**Given data**
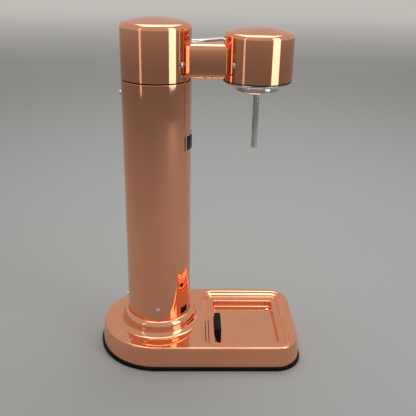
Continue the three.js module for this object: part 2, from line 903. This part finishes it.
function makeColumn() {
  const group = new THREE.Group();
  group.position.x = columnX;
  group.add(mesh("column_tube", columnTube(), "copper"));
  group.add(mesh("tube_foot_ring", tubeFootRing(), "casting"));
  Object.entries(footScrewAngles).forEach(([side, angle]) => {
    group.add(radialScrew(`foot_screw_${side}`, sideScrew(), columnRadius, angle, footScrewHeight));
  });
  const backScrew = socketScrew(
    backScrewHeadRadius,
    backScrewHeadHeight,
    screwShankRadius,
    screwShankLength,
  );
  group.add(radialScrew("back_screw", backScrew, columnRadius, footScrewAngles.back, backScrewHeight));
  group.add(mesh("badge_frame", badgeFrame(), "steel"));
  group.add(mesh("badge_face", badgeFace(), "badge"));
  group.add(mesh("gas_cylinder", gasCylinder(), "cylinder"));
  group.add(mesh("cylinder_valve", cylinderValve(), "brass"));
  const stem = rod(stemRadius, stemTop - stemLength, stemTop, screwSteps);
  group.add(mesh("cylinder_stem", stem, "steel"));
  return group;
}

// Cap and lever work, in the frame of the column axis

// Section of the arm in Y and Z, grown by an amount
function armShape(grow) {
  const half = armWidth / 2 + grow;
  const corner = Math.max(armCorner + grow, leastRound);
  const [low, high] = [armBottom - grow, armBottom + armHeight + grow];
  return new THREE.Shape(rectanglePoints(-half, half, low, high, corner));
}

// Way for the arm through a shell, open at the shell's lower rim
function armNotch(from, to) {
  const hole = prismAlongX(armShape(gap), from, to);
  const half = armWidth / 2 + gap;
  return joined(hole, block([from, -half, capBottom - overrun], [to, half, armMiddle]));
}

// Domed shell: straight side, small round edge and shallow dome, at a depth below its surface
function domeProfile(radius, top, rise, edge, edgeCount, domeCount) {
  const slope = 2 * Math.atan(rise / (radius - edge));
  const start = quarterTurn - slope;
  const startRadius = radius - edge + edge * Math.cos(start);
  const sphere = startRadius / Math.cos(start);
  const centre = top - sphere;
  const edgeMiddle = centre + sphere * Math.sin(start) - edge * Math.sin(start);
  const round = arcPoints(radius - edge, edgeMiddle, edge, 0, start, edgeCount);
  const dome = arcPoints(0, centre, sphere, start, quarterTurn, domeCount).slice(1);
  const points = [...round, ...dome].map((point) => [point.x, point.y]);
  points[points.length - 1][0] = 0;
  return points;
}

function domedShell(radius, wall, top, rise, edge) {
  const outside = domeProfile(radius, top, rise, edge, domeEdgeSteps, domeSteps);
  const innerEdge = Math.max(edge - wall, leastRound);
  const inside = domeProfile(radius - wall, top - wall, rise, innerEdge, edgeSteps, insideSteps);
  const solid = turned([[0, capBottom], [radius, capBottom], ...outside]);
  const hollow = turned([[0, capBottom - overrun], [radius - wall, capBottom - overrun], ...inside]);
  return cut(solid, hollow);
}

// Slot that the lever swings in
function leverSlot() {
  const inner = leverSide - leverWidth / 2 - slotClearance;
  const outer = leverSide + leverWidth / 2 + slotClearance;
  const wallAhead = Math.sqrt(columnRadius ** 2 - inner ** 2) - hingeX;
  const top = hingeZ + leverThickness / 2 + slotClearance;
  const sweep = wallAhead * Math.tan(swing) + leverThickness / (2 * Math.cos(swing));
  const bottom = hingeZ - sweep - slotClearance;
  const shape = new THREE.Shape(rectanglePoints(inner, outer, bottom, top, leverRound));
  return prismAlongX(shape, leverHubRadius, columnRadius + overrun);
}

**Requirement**
Copy all lines in the listing above where the string "from" appears.

**Response to the exercise**
Continue the three.js module for this object: part 2, from line 903. This part finishes it.
function armNotch(from, to) {
  const hole = prismAlongX(armShape(gap), from, to);
  return joined(hole, block([from, -half, capBottom - overrun], [to, half, armMiddle]));